A more keen insight I’ve not heard in quite some time. And during this time of Lent a most appropriate one.

— 3 —

I’ve begun to seriously consider walking the Camino de Santiago as a pilgrim.

— 4 —

An surprise that came about due to my interest in the movie The Way was hearing the reasons given by Martin Sheen and his son Emilio Estevez for making it in the first place. I’ve read a few interviews they’ve both given, but am going to quote from one I read earlier this week:

TPC: You been quoted as saying that The Way is a pro-people, pro-life film. What precisely do you mean by that?

Emilio: If you look at the products, or the widgets, coming out of Hollywood these days, they are filled with violence and profanity. This film really runs counter to that. This movie is not anti-anything.
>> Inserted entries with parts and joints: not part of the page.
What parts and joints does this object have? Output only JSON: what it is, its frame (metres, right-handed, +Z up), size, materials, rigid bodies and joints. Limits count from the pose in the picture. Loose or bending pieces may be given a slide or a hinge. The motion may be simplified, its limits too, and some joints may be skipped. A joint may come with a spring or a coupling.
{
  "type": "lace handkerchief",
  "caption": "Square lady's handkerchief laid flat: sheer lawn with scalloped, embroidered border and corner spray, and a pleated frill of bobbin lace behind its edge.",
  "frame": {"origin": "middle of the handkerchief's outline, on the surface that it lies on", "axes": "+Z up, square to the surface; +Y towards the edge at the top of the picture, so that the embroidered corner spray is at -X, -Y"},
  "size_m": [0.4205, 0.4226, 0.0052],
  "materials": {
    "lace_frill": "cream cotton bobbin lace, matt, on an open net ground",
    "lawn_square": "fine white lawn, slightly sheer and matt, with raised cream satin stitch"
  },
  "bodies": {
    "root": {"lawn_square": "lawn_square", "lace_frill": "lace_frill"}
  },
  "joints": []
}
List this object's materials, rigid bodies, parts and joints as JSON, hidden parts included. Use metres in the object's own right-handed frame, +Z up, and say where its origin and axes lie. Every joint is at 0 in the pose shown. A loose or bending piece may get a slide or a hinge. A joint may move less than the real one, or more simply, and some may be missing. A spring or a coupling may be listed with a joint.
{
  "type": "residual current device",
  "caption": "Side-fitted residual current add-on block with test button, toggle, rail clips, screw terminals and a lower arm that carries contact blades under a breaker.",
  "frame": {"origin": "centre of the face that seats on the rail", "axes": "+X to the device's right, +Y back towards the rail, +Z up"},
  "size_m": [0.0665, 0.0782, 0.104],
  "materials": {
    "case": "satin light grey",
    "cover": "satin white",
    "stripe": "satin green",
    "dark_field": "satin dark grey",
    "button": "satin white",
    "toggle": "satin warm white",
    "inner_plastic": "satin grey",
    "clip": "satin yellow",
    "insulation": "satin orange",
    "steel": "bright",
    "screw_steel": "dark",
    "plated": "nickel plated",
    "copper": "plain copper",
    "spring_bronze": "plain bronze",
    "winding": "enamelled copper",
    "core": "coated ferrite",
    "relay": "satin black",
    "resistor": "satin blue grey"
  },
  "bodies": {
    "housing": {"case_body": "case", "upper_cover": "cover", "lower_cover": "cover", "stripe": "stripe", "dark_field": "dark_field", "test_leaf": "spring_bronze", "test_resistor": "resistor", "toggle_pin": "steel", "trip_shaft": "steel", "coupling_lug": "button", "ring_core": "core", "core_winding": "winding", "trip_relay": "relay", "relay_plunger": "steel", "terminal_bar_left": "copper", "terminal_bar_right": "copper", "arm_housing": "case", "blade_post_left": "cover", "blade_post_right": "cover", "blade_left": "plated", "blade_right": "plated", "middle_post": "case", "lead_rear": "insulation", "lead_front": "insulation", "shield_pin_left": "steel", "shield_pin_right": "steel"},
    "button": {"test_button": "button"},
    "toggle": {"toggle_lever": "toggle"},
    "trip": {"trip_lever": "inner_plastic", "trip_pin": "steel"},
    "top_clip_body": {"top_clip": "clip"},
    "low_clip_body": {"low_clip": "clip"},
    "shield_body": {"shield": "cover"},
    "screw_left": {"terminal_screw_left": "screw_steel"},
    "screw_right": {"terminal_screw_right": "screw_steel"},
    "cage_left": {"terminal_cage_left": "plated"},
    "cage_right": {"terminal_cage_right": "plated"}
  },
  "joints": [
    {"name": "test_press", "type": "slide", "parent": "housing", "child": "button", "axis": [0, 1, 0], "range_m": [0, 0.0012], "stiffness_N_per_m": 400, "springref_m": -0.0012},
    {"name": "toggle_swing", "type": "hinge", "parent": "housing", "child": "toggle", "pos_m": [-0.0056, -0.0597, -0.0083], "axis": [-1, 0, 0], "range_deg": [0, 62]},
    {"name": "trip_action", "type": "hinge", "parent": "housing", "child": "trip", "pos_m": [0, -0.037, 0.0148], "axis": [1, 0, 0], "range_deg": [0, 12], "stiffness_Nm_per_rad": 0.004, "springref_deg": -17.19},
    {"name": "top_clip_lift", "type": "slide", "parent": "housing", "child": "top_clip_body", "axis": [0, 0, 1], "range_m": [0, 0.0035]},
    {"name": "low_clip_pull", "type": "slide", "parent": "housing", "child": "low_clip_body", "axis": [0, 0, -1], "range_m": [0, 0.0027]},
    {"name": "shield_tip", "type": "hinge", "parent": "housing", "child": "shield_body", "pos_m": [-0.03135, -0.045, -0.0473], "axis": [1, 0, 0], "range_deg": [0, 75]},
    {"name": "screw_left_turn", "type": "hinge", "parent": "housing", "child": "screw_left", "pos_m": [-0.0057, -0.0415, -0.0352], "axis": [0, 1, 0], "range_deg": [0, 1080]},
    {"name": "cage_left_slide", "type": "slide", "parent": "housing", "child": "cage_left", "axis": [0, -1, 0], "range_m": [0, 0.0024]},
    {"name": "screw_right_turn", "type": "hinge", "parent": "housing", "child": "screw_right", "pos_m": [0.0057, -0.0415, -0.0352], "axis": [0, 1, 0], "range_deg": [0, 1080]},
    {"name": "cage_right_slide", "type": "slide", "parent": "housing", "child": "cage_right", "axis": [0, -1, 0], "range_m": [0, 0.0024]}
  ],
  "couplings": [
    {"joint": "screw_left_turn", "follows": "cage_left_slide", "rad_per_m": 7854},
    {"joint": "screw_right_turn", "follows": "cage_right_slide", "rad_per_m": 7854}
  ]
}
This film celebrates life. In many ways, a lot of films don’t these days. This is an industry that tends to make movies for 16-year-old boys, and in many ways it’s a reflection of the juvenile nature of the men who run these studios.

TPC: The idea of a spiritual journey is prevalent in this movie, which combines a very human, communal sense of faith with some very institutionally religious Catholic elements. Was that purposeful, and, if so, what is the take-away message?
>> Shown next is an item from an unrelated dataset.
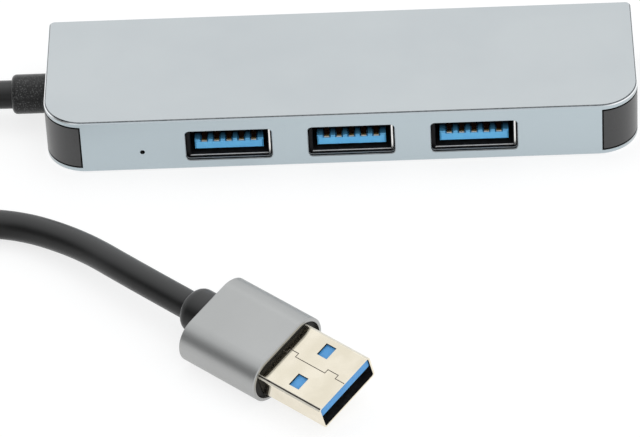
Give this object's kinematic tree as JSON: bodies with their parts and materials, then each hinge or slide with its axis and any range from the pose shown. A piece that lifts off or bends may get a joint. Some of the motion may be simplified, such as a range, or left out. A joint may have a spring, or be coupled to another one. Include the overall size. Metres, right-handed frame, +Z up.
{
  "type": "usb hub",
  "caption": "Slim rounded aluminium USB 3 hub with a row of Type-A ports along its front edge, black end caps and a short captive lead ending in a Type-A plug.",
  "frame": {"origin": "middle of the housing's flat underside", "axes": "+X along the housing away from the lead, +Y from the port face to the back, +Z up"},
  "size_m": [0.1695, 0.0971, 0.0101],
  "materials": {
    "silver_aluminium": "bead-blasted, clear anodised",
    "black_plastic": "fine moulded texture",
    "black_pvc": "satin",
    "blue_plastic": "satin",
    "plated_steel": "bright nickel plate",
    "gold_plate": "gold plate",
    "board_laminate": "solder mask",
    "film": "amber film",
    "chip_black": "epoxy",
    "crystal_can": "satin",
    "ceramic": "fired ceramic",
    "resistor_black": "glaze",
    "tantalum": "moulded",
    "fuse_green": "satin",
    "solder": "tin",
    "lamp_white": "gloss",
    "clear_plastic": "polished",
    "wire_colours": "satin",
    "wire_red_black": "satin"
  },
  "bodies": {
    "root": {"chip_capacitors": "ceramic", "chip_resistors": "resistor_black", "circuit_board": "board_laminate", "crystal": "crystal_can", "housing_tube": "silver_aluminium", "hub_controller": "chip_black", "insulating_film": "film", "lead": "black_pvc", "lead_boot": "black_pvc", "lead_data_wires": "wire_colours", "lead_jacket_end": "black_pvc", "lead_power_wires": "wire_red_black", "left_end_cap": "black_plastic", "light_pipe": "clear_plastic", "plug_boot": "black_pvc", "plug_core": "black_plastic", "plug_insulator": "blue_plastic", "plug_sleeve": "silver_aluminium", "plug_superspeed_contacts": "gold_plate", "plug_tip_shell": "plated_steel", "plug_usb2_contacts": "gold_plate", "port_1_insulator": "blue_plastic", "port_1_shell": "plated_steel", "port_1_superspeed_contacts": "gold_plate", "port_1_usb2_contacts": "gold_plate", "port_2_insulator": "blue_plastic", "port_2_shell": "plated_steel", "port_2_superspeed_contacts": "gold_plate", "port_2_usb2_contacts": "gold_plate", "port_3_insulator": "blue_plastic", "port_3_shell": "plated_steel", "port_3_superspeed_contacts": "gold_plate", "port_3_usb2_contacts": "gold_plate", "port_capacitors": "tantalum", "port_fuses": "fuse_green", "power_inductor": "chip_black", "right_end_cap": "black_plastic", "solder_joints": "solder", "status_led": "lamp_white", "voltage_regulator": "chip_black"}
  },
  "joints": []
}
Emilio: Well, I like to say that none of characters in this film go out purposefully looking for God, but I do think that God finds them. I think that allows the film to be less preachy. I think a lot of times when you make a so-called faith-based film, you run the risk of turning people off. With this film, I wanted to be all-inclusive; I wanted it to be the type of film anyone could see themselves enjoying.


I think that maybe the real theme of the film at the end of the day is that we are all wonderfully and beautifully imperfect, wonderfully and perfectly broken, and that is the way God is allowed in. God loves us in our brokenness, in our imperfections. He doesn’t want us to be perfect; He wants us to be who we are. That is where I believe all the characters arrive at the end of the movie, being okay being exactly who they are and being comfortable in their own skin.

Who knew that the kid from the Brat Pack of my youth would grow up so seemingly unjaded by his experience? Though his father returned to the Catholic Church, Emilio remains somewhat of an agnostic, and together they created something beautiful.

— 5 —

I’ve been waiting to see The Way since I first heard about it about a year ago. It never came to my city as the release was fairly limited. The DVD/Blu-Ray was released on Tuesday and I bought a copy on my way home from work that night. After our parish’s fish fry tonight I plan on sitting myself on the couch under a blanket, with either a cup of hot chocolate or a glass of bourbon at the ready, and watch this film. Buen Camino!